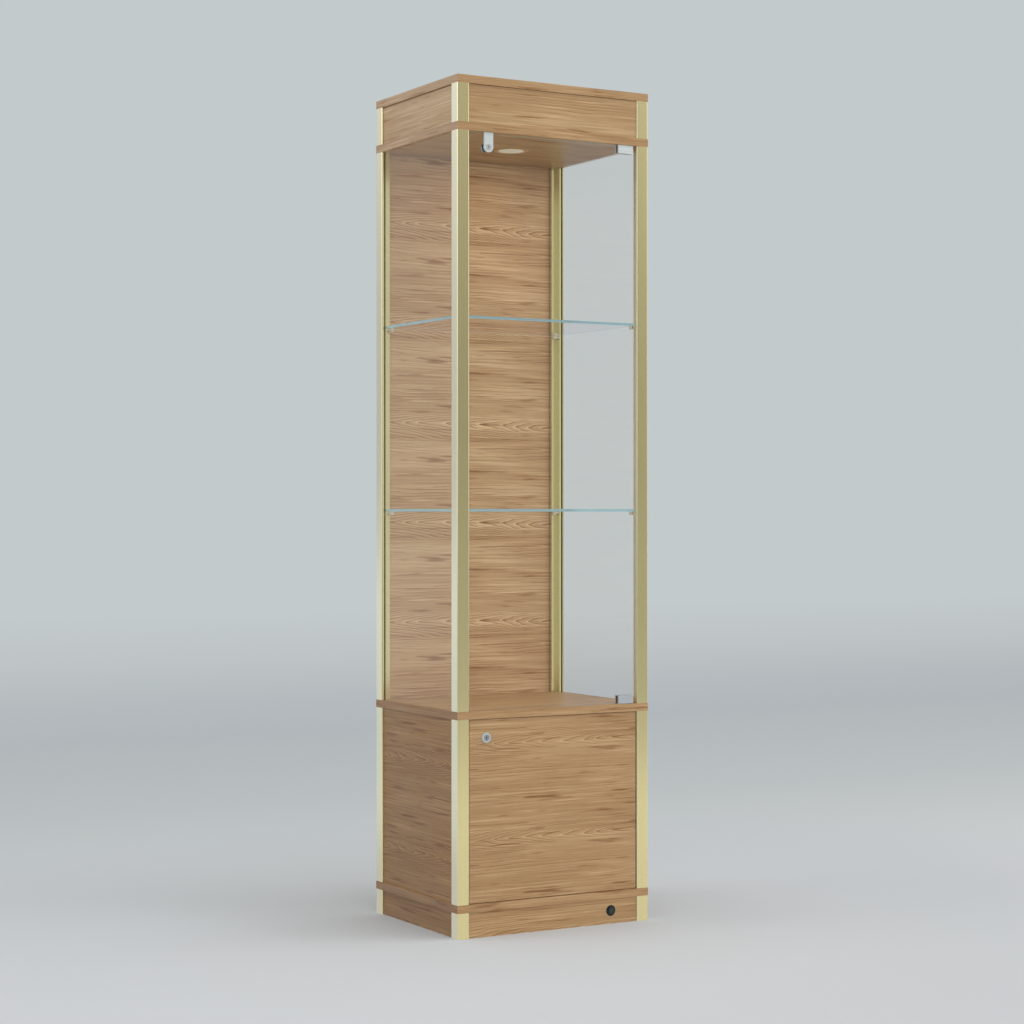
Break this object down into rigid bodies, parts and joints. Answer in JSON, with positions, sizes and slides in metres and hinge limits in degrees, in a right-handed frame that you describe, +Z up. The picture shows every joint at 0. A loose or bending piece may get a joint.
--
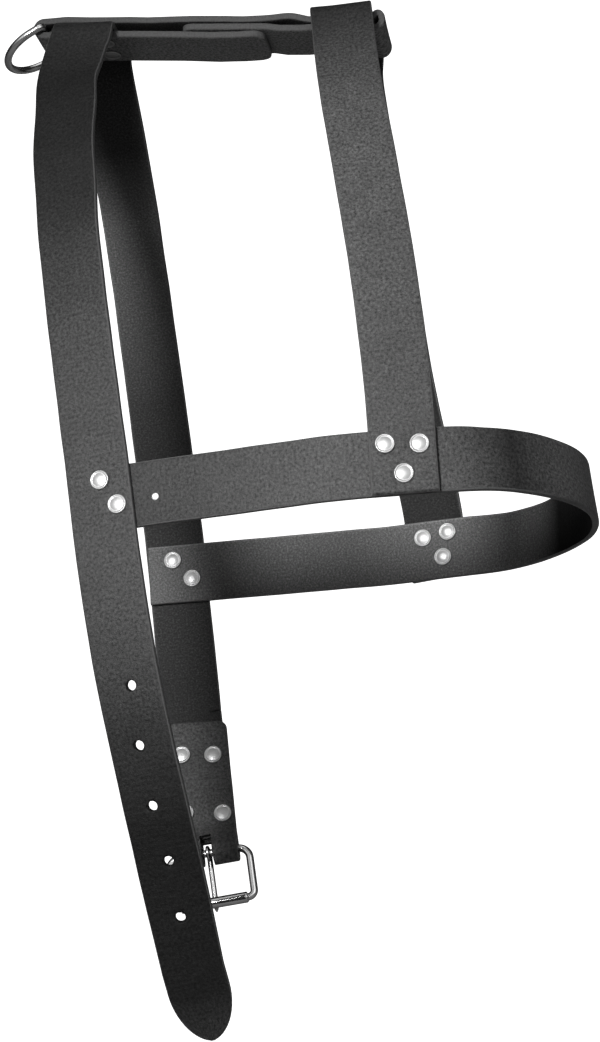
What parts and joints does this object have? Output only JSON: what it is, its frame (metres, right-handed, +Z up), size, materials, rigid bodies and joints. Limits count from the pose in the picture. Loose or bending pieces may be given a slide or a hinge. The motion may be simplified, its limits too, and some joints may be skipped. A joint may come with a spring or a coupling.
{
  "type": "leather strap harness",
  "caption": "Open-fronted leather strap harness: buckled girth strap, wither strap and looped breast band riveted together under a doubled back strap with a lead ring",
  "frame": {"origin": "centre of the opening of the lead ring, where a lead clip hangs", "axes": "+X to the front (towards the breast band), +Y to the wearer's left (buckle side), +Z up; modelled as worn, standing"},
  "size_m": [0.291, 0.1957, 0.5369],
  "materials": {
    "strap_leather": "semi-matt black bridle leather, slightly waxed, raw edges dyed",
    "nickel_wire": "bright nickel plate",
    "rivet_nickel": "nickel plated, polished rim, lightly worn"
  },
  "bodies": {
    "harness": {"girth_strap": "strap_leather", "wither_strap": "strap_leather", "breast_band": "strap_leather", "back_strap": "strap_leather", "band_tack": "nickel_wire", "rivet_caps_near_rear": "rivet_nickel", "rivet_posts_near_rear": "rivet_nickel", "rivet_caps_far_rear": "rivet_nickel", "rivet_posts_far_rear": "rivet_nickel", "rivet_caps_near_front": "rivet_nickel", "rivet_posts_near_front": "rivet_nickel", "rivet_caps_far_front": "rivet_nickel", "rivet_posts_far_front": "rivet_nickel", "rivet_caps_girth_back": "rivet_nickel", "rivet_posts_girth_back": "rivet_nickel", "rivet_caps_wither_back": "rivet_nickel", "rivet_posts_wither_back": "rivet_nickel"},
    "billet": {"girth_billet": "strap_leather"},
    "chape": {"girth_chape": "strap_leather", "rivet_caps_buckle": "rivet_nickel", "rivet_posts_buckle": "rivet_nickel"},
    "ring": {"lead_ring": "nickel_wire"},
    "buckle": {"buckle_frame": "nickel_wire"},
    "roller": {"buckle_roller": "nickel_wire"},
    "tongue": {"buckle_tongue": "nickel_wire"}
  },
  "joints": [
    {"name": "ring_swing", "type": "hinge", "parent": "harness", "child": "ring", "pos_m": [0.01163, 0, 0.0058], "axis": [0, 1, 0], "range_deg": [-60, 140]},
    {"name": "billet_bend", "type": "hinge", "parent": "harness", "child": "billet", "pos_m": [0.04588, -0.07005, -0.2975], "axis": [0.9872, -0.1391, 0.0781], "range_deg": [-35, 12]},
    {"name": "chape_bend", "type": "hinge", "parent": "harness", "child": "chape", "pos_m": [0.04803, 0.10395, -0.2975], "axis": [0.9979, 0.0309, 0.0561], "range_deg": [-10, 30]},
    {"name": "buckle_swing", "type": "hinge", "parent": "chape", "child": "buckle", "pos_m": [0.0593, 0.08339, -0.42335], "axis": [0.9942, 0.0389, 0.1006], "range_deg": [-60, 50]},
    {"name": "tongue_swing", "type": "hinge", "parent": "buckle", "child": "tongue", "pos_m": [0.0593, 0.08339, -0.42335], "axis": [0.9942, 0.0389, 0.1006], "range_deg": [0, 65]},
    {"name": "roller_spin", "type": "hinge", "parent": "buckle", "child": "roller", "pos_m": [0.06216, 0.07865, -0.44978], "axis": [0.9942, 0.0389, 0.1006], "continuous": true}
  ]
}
--
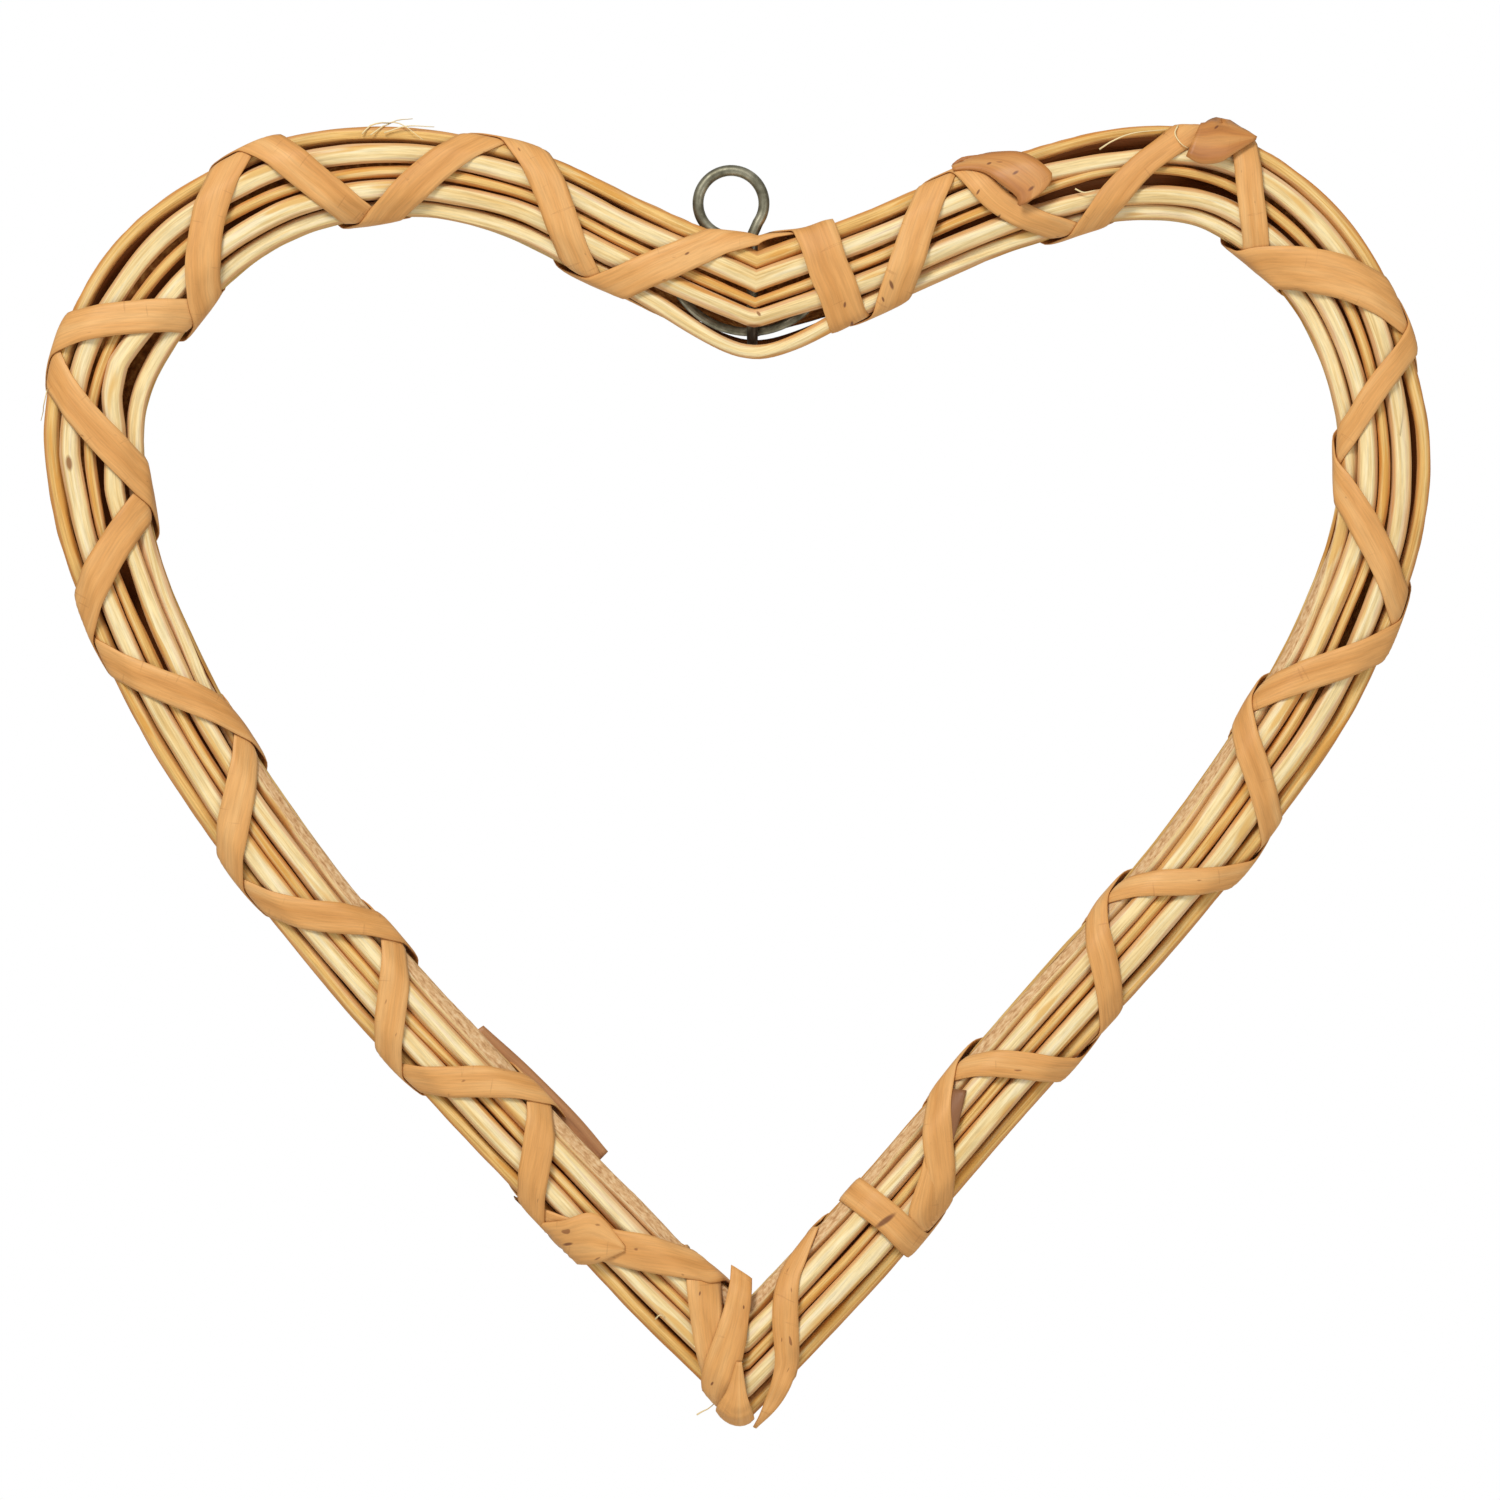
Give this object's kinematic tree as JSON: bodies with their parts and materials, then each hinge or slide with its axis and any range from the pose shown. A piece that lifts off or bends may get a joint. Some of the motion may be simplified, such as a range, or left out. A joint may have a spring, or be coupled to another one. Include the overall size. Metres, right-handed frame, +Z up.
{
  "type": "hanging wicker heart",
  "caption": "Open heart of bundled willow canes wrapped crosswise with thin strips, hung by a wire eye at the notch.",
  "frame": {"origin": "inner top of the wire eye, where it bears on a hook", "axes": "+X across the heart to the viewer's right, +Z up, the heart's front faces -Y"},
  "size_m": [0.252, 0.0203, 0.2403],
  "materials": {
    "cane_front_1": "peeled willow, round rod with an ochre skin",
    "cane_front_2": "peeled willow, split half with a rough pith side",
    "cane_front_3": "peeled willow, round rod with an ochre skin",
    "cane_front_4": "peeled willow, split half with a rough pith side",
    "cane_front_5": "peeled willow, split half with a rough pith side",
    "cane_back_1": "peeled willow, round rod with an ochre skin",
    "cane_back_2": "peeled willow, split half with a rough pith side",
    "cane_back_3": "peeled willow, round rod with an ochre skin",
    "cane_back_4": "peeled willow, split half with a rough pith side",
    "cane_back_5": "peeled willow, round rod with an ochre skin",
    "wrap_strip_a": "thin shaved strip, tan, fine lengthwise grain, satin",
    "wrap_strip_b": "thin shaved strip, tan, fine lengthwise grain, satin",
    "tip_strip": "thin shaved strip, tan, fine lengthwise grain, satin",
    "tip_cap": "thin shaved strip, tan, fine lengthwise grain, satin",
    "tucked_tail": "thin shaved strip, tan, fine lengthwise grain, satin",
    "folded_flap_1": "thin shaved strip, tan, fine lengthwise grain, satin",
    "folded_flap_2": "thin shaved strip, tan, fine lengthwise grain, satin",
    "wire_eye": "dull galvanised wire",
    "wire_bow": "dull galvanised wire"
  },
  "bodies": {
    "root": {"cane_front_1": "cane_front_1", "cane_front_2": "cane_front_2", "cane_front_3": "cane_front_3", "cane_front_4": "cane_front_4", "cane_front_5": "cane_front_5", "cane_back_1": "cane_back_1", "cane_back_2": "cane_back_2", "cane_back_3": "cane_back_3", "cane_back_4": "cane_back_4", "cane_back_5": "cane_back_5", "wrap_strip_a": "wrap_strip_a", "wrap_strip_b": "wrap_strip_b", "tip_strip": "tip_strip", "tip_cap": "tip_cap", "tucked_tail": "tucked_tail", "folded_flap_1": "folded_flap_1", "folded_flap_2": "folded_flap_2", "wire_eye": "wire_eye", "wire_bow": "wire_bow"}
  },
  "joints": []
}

# CHALLENGE:
Provide the number of lines in the data above that contain the string "axis", and nothing else.

# OUTPUT FOR THIS TASK:
7